At a time when labor costs grow faster than revenues, any strategy reliant on recruitment and retention of skilled talent should give pause. Every day health system executives share concerns about growing vacancies across the enterprise, both clinical and administrative. Search any local market and you will see dozens to hundreds of open positions for talent to support administrative or technological needs. Digital patient engagement investments that require human support are, in essence, not digital engagement. 

Don’t lose sight of outcomes and ROI when evaluating costs

Digital patient engagement should solve multiple pain points. 

First, it should simplify and streamline how patients access information and care. Patient portals have the potential to make the medical record easier to access. Patients can visit your website, sign into your portal, and view clinical results and physician notes.  But it is a passive system — the patient must first create a password-protected account to use the digital record, which may lead to low utilization rates.

Second, any digital patient engagement solution should be able to demonstrate it can, in fact, engage patients. That is the measurable return on investment. We speak with many systems that struggle to get past 10% digital registration through their patient portals. 

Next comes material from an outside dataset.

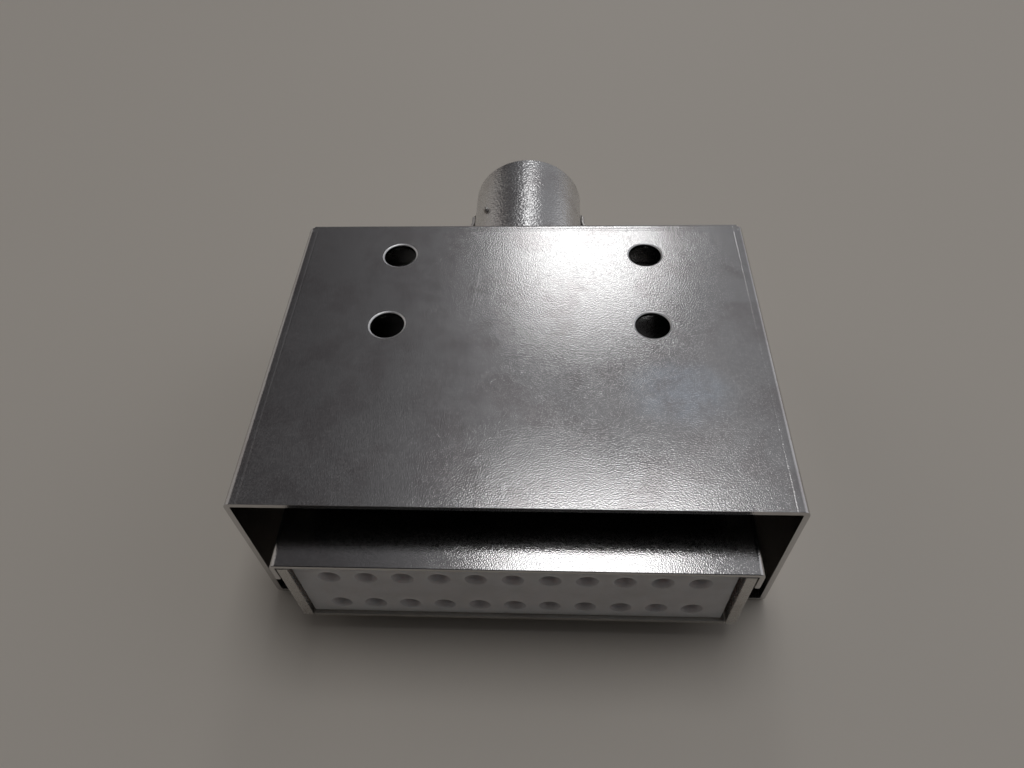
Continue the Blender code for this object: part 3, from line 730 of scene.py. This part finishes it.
def make_inlet_weld(material):
    """Rippled fillet round the inlet."""
    low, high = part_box("inlet_weld")
    inside = INLET_RADIUS + GAP
    radial = high.x - INLET_X - inside
    axial = high.y - low.y

    def ripple(wide, high_at, turn):
        out = (wide - inside) / radial
        wave = 0.5 + 0.5 * math.sin(turn * 62 + 2.2 * math.sin(turn * 7))
        swell = 1.0 - (0.10 + 0.10 * math.sin(turn * 5 + 1.0)) * out - 0.10 * wave * out
        return inside + (wide - inside) * swell, high_at * (1.0 - 0.16 * wave)

    turns = [math.pi / 2 * step / 8 for step in range(9)]
    crown = [(inside + radial * math.cos(turn), axial * math.sin(turn)) for turn in turns]
    shape = bmesh.new()
    place = Matrix.Translation((INLET_X, low.y, INLET_Z)) @ axis_turn((0, 1, 0))
    add_turned(shape, [(inside, 0)] + crown, 380, place, closed=True, ripple=ripple)
    weld = to_object("inlet_bead", shape, 60)
    return place_piece(weld, material, "inlet_weld")


def place_mirrored(shape, side, x):
    """Turn a right-hand shape to its own side and set it out from x."""
    flip = Matrix.Scale(side, 4, (1, 0, 0))
    bmesh.ops.transform(shape, matrix=Matrix.Translation((x, 0, 0)) @ flip, verts=shape.verts)


def make_strap(side, material):
    """Brace: a foot on the hood's flange, a slanting leg and a straight end along the inlet."""
    name = "strap_left" if side < 0 else "strap_right"
    low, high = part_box(name)
    near, reach = sorted((side * (low.x - INLET_X), side * (high.x - INLET_X)))
    outline = [(reach, low.y), (STRAP_KNEE_X, low.y), (near, STRAP_KNEE_Y), (near, high.y)]
    shape = bmesh.new()
    add_folded(shape, folded_pairs(outline, STRAP_SHEET * 1.5, STRAP_SHEET), low.z, high.z, upright)
    place_mirrored(shape, side, INLET_X)
    strap = to_object(name + "_angle", shape)
    soften(strap, STRAP_ROUND)
    return place_piece(strap, material, name)


def lump(shape, centre, size, columns=48, rows=32):
    """Oval bead of weld metal with faint ripples across it."""
    rings = []
    for row in range(rows + 1):
        lift = -math.pi / 2 + math.pi * row / rows
        height = centre.z + size[2] * math.sin(lift)
        if row in (0, rows):
            rings.append([shape.verts.new((centre.x, centre.y, height))])
            continue
        ring = []
        for column in range(columns):
            turn = 2 * math.pi * column / columns
            wave = 0.93 - 0.07 * math.sin(lift * 11 + math.cos(turn))
            x = centre.x + size[0] * wave * math.cos(lift) * math.cos(turn)
            y = centre.y + size[1] * wave * math.cos(lift) * math.sin(turn)
            ring.append(shape.verts.new((x, y, height)))
        rings.append(ring)
    for lower, upper in zip(rings, rings[1:]):
        for column in range(columns):
            after = (column + 1) % columns
            if len(lower) == 1:
                shape.faces.new((lower[0], upper[after], upper[column]))
            elif len(upper) == 1:
                shape.faces.new((lower[column], lower[after], upper[0]))
            else:
                shape.faces.new((lower[column], lower[after], upper[after], upper[column]))


def trim_to_inlet(bead, low_y, high_y):
    """Take the inlet's round side out of a bead."""
    trim = bmesh.new()
    add_cylinder(trim, INLET_RADIUS + GAP, (INLET_X, low_y - 5 * PAST, INLET_Z),
                 (INLET_X, high_y + 5 * PAST, INLET_Z), ROUND_STEPS)
    cut(bead, trim)


def make_strap_weld(side, material):
    """Lumpy bead that ends a brace on the inlet's side."""
    name = "strap_weld_left" if side < 0 else "strap_weld_right"
    low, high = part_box(name)
    coupling = INLET_RADIUS + GAP
    middle = (low + high) / 2
    outer = max(INLET_X - low.x, high.x - INLET_X)
    size = (outer - coupling, high.y - low.y, (high.z - low.z) / 2)
    shape = bmesh.new()
    lump(shape, Vector((coupling, low.y, middle.z)), size)
    place_mirrored(shape, side, INLET_X)
    bead = to_object(name + "_bead", shape, 60)
    trim_to_inlet(bead, low.y, high.y)
    strap_side = bmesh.new()
    add_box(strap_side, (-0.05, low.y - 0.02, 0), (0.05, low.y, 0.06))
    cut(bead, strap_side)
    return place_piece(bead, material, name)


def make_tack(material):
    """Small lump of weld metal on the inlet."""
    low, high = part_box("inlet_tack")
    middle = (low + high) / 2
    out = Vector((middle.x - INLET_X, 0, middle.z - INLET_Z)).normalized()
    radius = (high.y - low.y) / 2
    shape = bmesh.new()
    centre = Vector((INLET_X, middle.y, INLET_Z)) + out * (INLET_RADIUS + GAP)
    lump(shape, centre, (radius, radius, radius), 32, 20)
    tack = to_object("tack_lump", shape, 60)
    trim_to_inlet(tack, low.y, high.y)
    return place_piece(tack, material, "inlet_tack")


def make_rivet(number, material):
    """Blind rivet: domed head with the stub of its pin, and a swollen tail."""
    name = "strap_rivet_" + str(number)
    low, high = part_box(name)
    middle = (low + high) / 2
    head = 0.0015
    dome = 0.0032
    rim = 0.00012
    shank = 0.0016
    tail = 0.0012
    pin = 0.0010
    grip = high.y - head - low.y - tail
    profile = [(0, -grip - tail), (0.0014, -grip - tail), (0.0022, -grip - 0.0008),
               (0.0024, -grip - 0.0003), (0.0020, -grip), (shank, -grip), (shank, 0), (0.0030, 0),
               (dome, rim)]
    profile += [(dome * math.cos(turn), rim + (head - rim) * math.sin(turn))
                for turn in (math.radians(12 * step) for step in range(1, 6))]
    profile += [(pin * 1.05, head * 0.96), (pin, head * 0.60), (pin * 0.8, head * 0.58),
                (pin * 0.6, head * 0.86), (0, head * 0.90)]
    shape = bmesh.new()
    place = Matrix.Translation((middle.x, high.y - head, middle.z)) @ axis_turn((0, 1, 0))
    add_turned(shape, profile, 48, place)
    rivet = to_object(name + "_head", shape, 50)
    return place_piece(rivet, material, name)


def recess_outline(head_radius, slotted):
    """Outline of a screw's recess: a slot right across the head, or a cross inside it."""
    wide = 0.00030
    if slotted:
        arm = head_radius * 1.2
        return [(-arm, -wide), (arm, -wide), (arm, wide), (-arm, wide)]
    arm = head_radius * 0.55
    return [(-arm, -wide), (-wide, -wide), (-wide, -arm), (wide, -arm), (wide, -wide), (arm, -wide),
            (arm, wide), (wide, wide), (wide, arm), (-wide, arm), (-wide, wide), (-arm, wide)]


def make_screw(name, side, slotted, material):
    """Pan-head screw; the slotted ones are the block's and have a lower head."""
    low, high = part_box(name)
    middle = (low + high) / 2
    head_radius = (high.z - low.z) / 2
    head_height = 0.0010 if slotted else 0.0017
    shank = 0.0009 if slotted else 0.0014
    seat = (high.x if side > 0 else low.x) - side * head_height
    length = high.x - low.x - head_height
    rim = head_height * 0.30
    profile = [(0, -length), (shank, -length), (shank, 0), (head_radius * 0.97, 0), (head_radius, rim)]
    for step in range(1, 8):
        turn = math.pi / 2 * step / 8
        profile.append((head_radius * math.cos(turn) ** 0.7, rim + (head_height - rim) * math.sin(turn)))
    profile.append((0, head_height))
    place = Matrix.Translation((seat, middle.y, middle.z)) @ axis_turn((side, 0, 0))
    shape = bmesh.new()
    add_turned(shape, profile, 48, place)
    screw = to_object(name + "_head", shape, 50)
    recess = bmesh.new()
    turned = place @ Matrix.Rotation(math.radians(25), 4, "Z")
    add_prism(recess, recess_outline(head_radius, slotted), head_height * 0.45, head_height + PAST / 2,
              lambda a, b, depth: turned @ Vector((a, b, depth)))
    cut(screw, recess)
    return place_piece(screw, material, name)


def make_clip(number, material):
    """Small channel between a cheek and the hood's side."""
    name = "side_clip_" + str(number)
    low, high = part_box(name)
    side = math.copysign(1, low.x)
    near, far = sorted((abs(low.x), abs(high.x)))
    outline = [(far, high.y), (far, low.y), (near, low.y), (near, high.y)]
    shape = bmesh.new()
    add_folded(shape, folded_pairs(outline, 2 * HOOD_SHEET, HOOD_SHEET), low.z, high.z, upright)
    place_mirrored(shape, side, 0)
    clip = to_object(name + "_channel", shape)
    soften(clip, CLIP_ROUND)
    return place_piece(clip, material, name)


def finish_node(name, material):
    """A CAD node that keeps its shape and takes a finished material."""
    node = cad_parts[name]
    node.data.materials.clear()
    node.data.materials.append(material)


# ---------------------------------------------------------------- set

def make_camera():
    """Camera at its own place and turn, without depth of field."""
    data = bpy.data.cameras.new("camera")
    data.lens = CAMERA_LENS
    data.sensor_width = CAMERA_SENSOR
    data.clip_start = 0.01
    camera = bpy.data.objects.new("camera", data)
    bpy.context.scene.collection.objects.link(camera)
    pitch, roll, yaw = (math.radians(angle) for angle in CAMERA_TURN)
    turn = Matrix.Rotation(yaw, 4, "Z") @ Matrix.Rotation(pitch, 4, "X") @ Matrix.Rotation(roll, 4, "Z")
    camera.matrix_world = Matrix.Translation(CAMERA_PLACE) @ turn
    bpy.context.scene.camera = camera


def make_floor(material):
    """Plain square floor, a hair below the lowest face."""
    shape = bmesh.new()
    corners = [shape.verts.new((x * FLOOR_REACH, y * FLOOR_REACH, cad_low.z - 0.0001))
               for x, y in ((-1, -1), (1, -1), (1, 1), (-1, 1))]
    shape.faces.new(corners)
    floor = to_object("floor", shape)
    floor.data.materials.append(material)


def make_panel(name, extent):
    """Rectangular ceiling lamp that faces down."""
    (low_x, high_x), (low_y, high_y) = extent
    data = bpy.data.lights.new(name, "AREA")
    data.shape = "RECTANGLE"
    data.size = high_x - low_x
    data.size_y = high_y - low_y
    data.energy = PANEL_RADIANCE * math.pi * data.size * data.size_y
    data.color = PANEL_COLOUR
    lamp = bpy.data.objects.new(name, data)
    bpy.context.scene.collection.objects.link(lamp)
    lamp.location = ((low_x + high_x) / 2, (low_y + high_y) / 2, PANEL_HEIGHT)


def make_lights():
    """Two soft ceiling panels in line, in a room that is paler on the right and dim in front."""
    make_panel("panel_near", NEAR_PANEL)
    make_panel("panel_far", FAR_PANEL)
    world = bpy.data.worlds.new("room")
    world.use_nodes = True
    tree = world.node_tree
    direction = tree.nodes.new("ShaderNodeTexCoord").outputs["Generated"]
    parts = new_node(tree, "SeparateXYZ", Vector=direction)
    paler = remap(tree, parts.outputs["X"], -0.42, 0.12, 0.0, 1.0, True)
    shade = blend_colour(tree, paler, (*ROOM_DARK, 1.0), (*ROOM_PALE, 1.0))
    far_left = remap(tree, parts.outputs["X"], -0.66, -0.46, 1.0, 0.0, True)
    shade = blend_colour(tree, far_left, shade, (*ROOM_FAR_LEFT, 1.0))
    far_right = remap(tree, parts.outputs["X"], 0.50, 0.80, 0.0, 1.0, True)
    shade = blend_colour(tree, far_right, shade, (*ROOM_FAR_RIGHT, 1.0))
    tree.links.new(shade, tree.nodes["Background"].inputs["Color"])
    open_side = remap(tree, parts.outputs["Y"], -0.45, 0.35, ROOM_FRONT, 1.0, True)
    tree.links.new(open_side, tree.nodes["Background"].inputs["Strength"])
    bpy.context.scene.world = world
    bpy.context.scene.view_settings.view_transform = "Standard"


def main():
    """Materials first, then every piece, the floor and the lights."""
    make_camera()
    hood_plate = plated("nickel_hood", (0.62, 0.61, 0.605), (0.155, 0.190), 2700.0, 0.000028,
                        marks=HOOD_MARKS, rub=HOOD_RUB, holes=True)
    cover_plate = plated("nickel_cover", (0.62, 0.61, 0.605), (0.125, 0.155), 2700.0, 0.000028, 0.6)
    cheek_plate = plated("nickel_cheek", (0.60, 0.585, 0.565), (0.26, 0.36), 2000.0, 0.000012)
    box_plate = plated("nickel_box", (0.42, 0.41, 0.39), (0.36, 0.48), 1800.0, 0.000020)
    inlet_plate = plated("nickel_inlet", (0.76, 0.755, 0.75), (0.25, 0.30), 1250.0, 0.00018)
    bead_plate = plated("nickel_bead", (0.60, 0.585, 0.56), (0.30, 0.45), 900.0, 0.000060)
    # Braces and their welds: the same nickel painted darker, as painted shade.
    brace_shaded_plate = plated("nickel_brace_painted_shade", (0.46, 0.44, 0.42), (0.32, 0.42), 1800.0, 0.000020)
    small_plate = plated("nickel_small", (0.64, 0.63, 0.61), (0.24, 0.34), 2100.0, 0.000010)
    make_hood(hood_plate)
    make_cover(cover_plate)
    for side in (-1, 1):
        make_plate("cheek_left" if side < 0 else "cheek_right", cheek_plate)
        make_strap(side, brace_shaded_plate)
        make_strap_weld(side, brace_shaded_plate)
    make_plate("bottom_plate", box_plate)
    make_plate("back_plate", cheek_plate)
    make_plate("plenum_roof", cover_plate)
    make_block(ceramic_material())
    make_inlet(inlet_plate)
    make_inlet_weld(bead_plate)
    make_tack(bead_plate)
    for number in (1, 2, 3, 4):
        make_rivet(number, small_plate)
        make_clip(number, box_plate)
        make_screw("cover_screw_" + str(number), -1 if number < 3 else 1, False, small_plate)
    make_screw("block_screw_left", -1, True, small_plate)
    make_screw("block_screw_right", 1, True, small_plate)
    finish_node("block_gasket", fibre_material())
    finish_node("block_frame", box_plate)
    finish_node("diffuser", box_plate)
    make_floor(floor_material())
    make_lights()


main()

Third, set a standard or target for digital engagement and continuously measure to see if your chosen strategy is delivering the desired results. Healthcare should be looking to out-of-industry consumer check-in rates as a guide. In air travel, in 2020 it was predicted that more than half of air travelers globally would move to online check in. In hospitality, hotel registration vendors boast rates of online check-in before arrival over 75%. In 2020, over 90% of millennials expressed interest in mobile phone check-in at hotels. Outside of healthcare, it is routine that these check-ins include identity verification and financial transactions and even public health screens (e.g., COVID vaccination status). Healthcare needs to achieve similar standards.

What are the pain points for patients and your system that you want digital engagement to alleviate? What is the universe of patients you need to engage — not just those with portal accounts? Are you defining engagement in a useful way, counting only actions that accomplish a specific task — rather than counting a single portal log-in as engagement? 

Why should healthcare systems expect a lesser result than any other industry? Last, why are health systems spending millions to “build” EHR-embedded solutions that don’t engage patients as they have come to expect?  

When building digital engagement tools, use this framework as a checklist to avoid compromising on outcomes. The answer to all the following questions should be yes. 

  • Will the solution engage patients across multiple channels — email, mobile phone, portal without a username and password?
  • Is the solution fully configurable — quickly accommodating differences between care settings and specialities? 
  • Will the solution be easily incorporated into staff workflows, without cost-prohibitive trainings and extensive change management?
  • Will the solution deliver digital engagement rates that match consumer engagement rates?